The accurate assessment of causes of death, or lack thereof, has significant implications. Cause of death statistics – which are based on death certificates—have an important role in the calculation of the burden of diseases and mortality (e.g. disability-adjusted life years [DALYs]), which informs the allocation of resources in the healthcare system—for example towards capacity building for prevention and treatment of mental health disorders and suicide. Thus, accurate death investigations have a decisive indirect effect on valid cause of death statistics and associated health care planning [24].

Autopsy rates have been decreasing in Europe and North America. Our study implies that both suicides and accidents may frequently be misclassified, which has wide ranging consequences. More precisely, when the correct classification of death is reliant on autopsy rates, the comparability of death statistics between countries is limited – i.e. countries with lower autopsy rates tend towards wrongly classifying more suicide and accident deaths than countries with high autopsy rates [25, 26]. Many studies utilize national death statistics and, if these are biased, research using measures derived from this data, such as DALYs, would have limited reliability and validity [9]. If this holds true, the current scientific literature may be less reliable than believed—as may be all public health interventions informed by this data.

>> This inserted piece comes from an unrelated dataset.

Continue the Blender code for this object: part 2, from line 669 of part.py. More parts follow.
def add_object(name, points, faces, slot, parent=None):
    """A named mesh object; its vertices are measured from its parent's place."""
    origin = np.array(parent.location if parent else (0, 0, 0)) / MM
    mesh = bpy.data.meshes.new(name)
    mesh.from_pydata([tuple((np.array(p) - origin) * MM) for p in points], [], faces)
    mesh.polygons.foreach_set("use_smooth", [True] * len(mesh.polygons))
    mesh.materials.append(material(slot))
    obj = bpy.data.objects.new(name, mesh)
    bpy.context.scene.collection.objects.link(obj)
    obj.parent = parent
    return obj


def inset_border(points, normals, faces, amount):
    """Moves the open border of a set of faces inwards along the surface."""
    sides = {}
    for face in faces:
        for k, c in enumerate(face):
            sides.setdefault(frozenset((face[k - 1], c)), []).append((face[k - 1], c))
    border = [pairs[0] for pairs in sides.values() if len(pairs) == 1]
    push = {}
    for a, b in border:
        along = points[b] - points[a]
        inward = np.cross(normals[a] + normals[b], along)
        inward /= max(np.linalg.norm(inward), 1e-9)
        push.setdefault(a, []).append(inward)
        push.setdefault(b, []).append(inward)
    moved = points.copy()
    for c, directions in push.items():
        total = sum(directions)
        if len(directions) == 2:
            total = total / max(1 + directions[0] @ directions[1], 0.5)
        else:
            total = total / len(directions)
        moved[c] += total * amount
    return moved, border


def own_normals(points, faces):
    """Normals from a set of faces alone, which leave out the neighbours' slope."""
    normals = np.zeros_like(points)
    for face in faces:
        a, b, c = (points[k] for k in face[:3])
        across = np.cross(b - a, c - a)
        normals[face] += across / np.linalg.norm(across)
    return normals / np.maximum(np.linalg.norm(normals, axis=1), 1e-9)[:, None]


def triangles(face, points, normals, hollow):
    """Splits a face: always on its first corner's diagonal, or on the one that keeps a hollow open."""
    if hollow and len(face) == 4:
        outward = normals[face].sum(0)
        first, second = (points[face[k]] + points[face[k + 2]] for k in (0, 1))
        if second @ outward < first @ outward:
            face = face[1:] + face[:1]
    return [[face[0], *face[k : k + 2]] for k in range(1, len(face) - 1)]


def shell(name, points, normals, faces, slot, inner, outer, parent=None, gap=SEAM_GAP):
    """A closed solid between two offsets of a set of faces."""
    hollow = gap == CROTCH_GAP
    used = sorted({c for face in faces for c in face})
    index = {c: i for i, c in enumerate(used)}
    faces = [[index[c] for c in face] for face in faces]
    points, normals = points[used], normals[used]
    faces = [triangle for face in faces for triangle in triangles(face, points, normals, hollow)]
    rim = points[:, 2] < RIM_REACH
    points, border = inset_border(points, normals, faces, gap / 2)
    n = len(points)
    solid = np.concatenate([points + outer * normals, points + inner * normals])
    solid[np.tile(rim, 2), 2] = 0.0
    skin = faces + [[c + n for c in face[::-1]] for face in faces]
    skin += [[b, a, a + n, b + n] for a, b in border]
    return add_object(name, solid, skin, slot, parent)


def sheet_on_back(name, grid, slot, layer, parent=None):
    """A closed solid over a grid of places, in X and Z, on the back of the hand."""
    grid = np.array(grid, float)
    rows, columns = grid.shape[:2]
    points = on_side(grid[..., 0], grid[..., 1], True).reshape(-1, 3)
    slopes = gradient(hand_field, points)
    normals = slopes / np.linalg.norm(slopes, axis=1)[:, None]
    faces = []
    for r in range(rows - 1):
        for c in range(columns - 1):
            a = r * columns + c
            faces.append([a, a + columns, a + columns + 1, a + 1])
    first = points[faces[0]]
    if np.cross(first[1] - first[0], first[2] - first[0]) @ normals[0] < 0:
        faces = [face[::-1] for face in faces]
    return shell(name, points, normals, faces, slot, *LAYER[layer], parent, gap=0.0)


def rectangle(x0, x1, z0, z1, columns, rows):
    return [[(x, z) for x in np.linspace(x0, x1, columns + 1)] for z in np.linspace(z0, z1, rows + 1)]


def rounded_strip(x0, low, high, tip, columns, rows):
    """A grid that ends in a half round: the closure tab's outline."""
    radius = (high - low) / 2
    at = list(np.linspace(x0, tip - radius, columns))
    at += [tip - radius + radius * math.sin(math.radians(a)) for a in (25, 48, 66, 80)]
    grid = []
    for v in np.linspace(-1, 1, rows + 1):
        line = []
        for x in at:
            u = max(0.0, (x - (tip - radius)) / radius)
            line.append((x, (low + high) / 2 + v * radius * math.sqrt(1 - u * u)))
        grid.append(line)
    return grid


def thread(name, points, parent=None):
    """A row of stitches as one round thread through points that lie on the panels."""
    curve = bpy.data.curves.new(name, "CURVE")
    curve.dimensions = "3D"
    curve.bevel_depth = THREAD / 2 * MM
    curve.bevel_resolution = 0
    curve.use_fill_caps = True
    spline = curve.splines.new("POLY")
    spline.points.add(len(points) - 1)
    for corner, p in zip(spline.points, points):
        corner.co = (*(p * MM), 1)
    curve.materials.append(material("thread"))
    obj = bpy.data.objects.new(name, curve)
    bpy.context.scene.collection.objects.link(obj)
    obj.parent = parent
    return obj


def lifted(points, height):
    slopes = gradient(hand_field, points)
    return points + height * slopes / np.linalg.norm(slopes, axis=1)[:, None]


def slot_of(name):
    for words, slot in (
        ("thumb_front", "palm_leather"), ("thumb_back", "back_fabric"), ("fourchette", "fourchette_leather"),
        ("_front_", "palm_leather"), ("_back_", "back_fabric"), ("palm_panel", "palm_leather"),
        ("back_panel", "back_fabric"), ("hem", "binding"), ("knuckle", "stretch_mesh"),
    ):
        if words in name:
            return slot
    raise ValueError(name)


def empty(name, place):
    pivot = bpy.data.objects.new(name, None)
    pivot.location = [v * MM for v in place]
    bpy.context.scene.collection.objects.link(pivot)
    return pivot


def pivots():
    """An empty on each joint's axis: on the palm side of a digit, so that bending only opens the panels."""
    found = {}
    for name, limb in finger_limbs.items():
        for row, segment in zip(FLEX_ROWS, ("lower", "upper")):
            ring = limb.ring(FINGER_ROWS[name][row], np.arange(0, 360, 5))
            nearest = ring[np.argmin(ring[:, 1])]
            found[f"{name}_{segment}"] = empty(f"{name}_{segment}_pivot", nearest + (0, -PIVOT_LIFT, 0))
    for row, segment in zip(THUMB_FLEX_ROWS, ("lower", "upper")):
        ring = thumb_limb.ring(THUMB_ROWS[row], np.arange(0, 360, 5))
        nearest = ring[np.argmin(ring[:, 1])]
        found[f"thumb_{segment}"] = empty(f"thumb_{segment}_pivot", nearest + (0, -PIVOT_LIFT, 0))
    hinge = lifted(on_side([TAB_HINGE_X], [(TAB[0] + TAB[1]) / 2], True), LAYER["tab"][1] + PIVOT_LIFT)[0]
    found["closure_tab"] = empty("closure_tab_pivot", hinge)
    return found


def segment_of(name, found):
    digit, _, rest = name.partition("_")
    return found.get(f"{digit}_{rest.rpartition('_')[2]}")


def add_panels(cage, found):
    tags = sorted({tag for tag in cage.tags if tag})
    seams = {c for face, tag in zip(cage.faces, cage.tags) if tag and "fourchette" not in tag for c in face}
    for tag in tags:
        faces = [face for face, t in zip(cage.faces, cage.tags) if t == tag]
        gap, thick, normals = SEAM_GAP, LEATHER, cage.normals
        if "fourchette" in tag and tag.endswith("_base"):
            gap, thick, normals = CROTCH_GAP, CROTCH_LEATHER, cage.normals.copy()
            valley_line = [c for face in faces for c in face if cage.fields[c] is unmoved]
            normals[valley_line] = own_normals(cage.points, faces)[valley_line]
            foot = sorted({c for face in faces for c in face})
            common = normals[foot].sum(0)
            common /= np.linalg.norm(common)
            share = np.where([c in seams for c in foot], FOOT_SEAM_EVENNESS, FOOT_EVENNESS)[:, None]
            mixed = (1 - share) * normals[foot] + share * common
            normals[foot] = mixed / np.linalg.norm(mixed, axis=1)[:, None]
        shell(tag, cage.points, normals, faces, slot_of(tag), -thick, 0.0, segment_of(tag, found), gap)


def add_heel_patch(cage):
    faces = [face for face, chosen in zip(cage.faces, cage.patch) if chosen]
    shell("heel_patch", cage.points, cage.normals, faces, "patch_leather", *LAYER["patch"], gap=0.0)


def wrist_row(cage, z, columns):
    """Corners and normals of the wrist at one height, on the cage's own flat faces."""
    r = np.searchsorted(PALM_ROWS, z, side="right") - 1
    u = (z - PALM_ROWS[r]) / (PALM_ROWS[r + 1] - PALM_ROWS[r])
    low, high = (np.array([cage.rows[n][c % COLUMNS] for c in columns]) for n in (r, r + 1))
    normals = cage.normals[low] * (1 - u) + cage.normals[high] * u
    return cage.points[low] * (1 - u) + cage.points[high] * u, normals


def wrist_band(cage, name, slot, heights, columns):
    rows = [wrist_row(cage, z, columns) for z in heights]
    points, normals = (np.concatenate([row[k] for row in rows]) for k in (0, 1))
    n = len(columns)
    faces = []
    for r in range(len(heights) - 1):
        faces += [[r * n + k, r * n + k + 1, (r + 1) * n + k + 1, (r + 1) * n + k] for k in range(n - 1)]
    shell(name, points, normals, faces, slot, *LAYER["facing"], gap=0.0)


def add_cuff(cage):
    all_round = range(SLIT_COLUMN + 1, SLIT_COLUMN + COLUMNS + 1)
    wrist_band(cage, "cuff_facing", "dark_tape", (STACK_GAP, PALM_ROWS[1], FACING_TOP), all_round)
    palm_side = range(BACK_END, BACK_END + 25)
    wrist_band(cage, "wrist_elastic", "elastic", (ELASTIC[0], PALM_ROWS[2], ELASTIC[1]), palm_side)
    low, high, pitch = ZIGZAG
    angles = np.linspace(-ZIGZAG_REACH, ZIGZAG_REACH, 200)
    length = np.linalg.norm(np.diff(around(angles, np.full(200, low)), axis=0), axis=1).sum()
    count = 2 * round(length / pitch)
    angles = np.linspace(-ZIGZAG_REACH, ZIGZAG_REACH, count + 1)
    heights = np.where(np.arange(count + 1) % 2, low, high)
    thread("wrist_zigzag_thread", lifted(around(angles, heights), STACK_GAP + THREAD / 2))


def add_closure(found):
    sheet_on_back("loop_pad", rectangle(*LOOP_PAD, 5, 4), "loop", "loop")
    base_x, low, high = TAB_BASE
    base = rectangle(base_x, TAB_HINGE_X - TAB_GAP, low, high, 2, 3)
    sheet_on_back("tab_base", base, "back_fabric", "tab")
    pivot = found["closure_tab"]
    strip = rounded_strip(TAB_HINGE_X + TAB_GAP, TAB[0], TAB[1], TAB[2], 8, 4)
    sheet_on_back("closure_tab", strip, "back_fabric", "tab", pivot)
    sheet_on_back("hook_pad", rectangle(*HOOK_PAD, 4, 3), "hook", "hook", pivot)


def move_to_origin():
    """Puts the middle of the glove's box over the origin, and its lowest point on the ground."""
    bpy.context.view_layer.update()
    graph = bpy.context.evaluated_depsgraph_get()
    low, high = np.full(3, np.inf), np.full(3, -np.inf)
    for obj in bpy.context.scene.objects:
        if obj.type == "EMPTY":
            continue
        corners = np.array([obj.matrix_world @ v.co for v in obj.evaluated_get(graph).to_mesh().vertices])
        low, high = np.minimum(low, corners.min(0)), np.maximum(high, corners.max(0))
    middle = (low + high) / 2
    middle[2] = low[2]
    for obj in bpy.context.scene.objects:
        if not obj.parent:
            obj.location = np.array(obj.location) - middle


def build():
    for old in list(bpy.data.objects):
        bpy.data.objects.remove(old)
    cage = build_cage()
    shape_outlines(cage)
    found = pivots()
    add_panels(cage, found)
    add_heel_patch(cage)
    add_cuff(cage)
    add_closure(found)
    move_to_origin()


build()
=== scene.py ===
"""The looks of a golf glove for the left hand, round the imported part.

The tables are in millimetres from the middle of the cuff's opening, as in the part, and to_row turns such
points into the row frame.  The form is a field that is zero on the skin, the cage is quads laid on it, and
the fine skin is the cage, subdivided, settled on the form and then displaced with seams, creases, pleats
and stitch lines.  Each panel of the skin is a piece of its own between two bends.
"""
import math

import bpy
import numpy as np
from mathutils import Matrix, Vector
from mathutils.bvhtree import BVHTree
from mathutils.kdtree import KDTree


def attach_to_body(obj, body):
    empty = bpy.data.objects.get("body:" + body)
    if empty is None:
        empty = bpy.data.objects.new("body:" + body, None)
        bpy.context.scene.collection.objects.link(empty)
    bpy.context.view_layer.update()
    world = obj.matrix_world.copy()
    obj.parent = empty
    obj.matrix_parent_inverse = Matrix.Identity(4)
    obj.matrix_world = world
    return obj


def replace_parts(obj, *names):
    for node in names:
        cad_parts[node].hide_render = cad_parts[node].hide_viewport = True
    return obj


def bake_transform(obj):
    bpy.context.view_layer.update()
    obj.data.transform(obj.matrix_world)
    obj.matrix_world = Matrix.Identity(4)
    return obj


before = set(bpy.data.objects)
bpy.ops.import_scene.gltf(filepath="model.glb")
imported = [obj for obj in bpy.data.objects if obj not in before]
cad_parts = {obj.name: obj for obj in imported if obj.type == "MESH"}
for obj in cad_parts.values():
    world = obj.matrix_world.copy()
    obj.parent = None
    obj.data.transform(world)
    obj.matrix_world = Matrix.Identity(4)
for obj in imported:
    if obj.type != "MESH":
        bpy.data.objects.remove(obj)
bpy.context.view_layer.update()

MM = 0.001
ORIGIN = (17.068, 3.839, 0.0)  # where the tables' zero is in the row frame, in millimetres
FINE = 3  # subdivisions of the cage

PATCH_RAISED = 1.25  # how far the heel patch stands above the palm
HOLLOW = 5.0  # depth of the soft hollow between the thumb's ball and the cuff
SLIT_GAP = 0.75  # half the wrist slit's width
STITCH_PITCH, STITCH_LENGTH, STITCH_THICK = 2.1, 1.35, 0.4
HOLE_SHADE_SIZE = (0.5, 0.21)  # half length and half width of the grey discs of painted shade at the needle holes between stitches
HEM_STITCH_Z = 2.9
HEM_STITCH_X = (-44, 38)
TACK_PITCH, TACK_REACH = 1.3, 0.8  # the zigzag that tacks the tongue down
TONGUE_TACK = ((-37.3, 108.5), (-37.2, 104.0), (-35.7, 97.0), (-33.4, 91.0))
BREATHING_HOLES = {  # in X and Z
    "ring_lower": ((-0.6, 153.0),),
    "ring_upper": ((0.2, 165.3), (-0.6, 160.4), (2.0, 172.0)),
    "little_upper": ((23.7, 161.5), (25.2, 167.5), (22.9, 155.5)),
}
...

Misclassifying causes of death threatens public health and safety and wastes limited public health resources by misallocating funds. Our study emphasises the need to improve cause of death classifications by improving the funding of the medico-legal system and adapting new standards and methods of classifying deaths [27], such as new approaches to categorisations [3], systems [28, 29], or simply better funding for more autopsies to ensure valid classifications of death. Currently, countries do not do this to a satisfactory extent as reflected in the poor quality of death statistics. Furthermore, countries may want to consider using autopsies in unambiguous death cases on a random test basis as a measure for quality control of death certification procedures. This could be used to monitor the accuracy of national death statistics and to inspect the ability of those certifying deaths, thus identifying professions, groups or individuals who require further training [25, 26]. Akin to the WHO data quality statistics [30], these investigations can be openly made available to researchers. More precisely, as long as cause of death misclassifications remain a challenge, we strongly urge that autopsy rates and other methods should be developed and established as a standard measure. Thus, like gender, age, or unemployment, autopsy rates—or other measures of cause of death misclassification—should be broadly included as confounders in the analyses of ecological data. There are limitations to this study. More precisely, as the analyses is based on ecological data, interferences should be made with caution. Moreover medico-legal systems vary between different countries, which makes drawing universal conclusions difficult. Therefore, research should be conducted in individual countries taking differences into account to provide information better tailored to the need of the respective countries and regions.

Conclusion

Our study suggests that suicides may be misclassified as accidents and drug use disorder deaths, and that accidents may be misclassified as suicides. Consequentially, our results imply that death certificates regularly include errors, thereby biasing national death statistics and thus all measures and studies based on these statistics. Therefore, autopsies should be conducted more frequently in equivocal cases—and on a test basis in unequivocal cases—to improve death certifications. Until these changes have been implemented, the present bias can be minimized by including autopsy rates as a confounder in studies based on death statistics.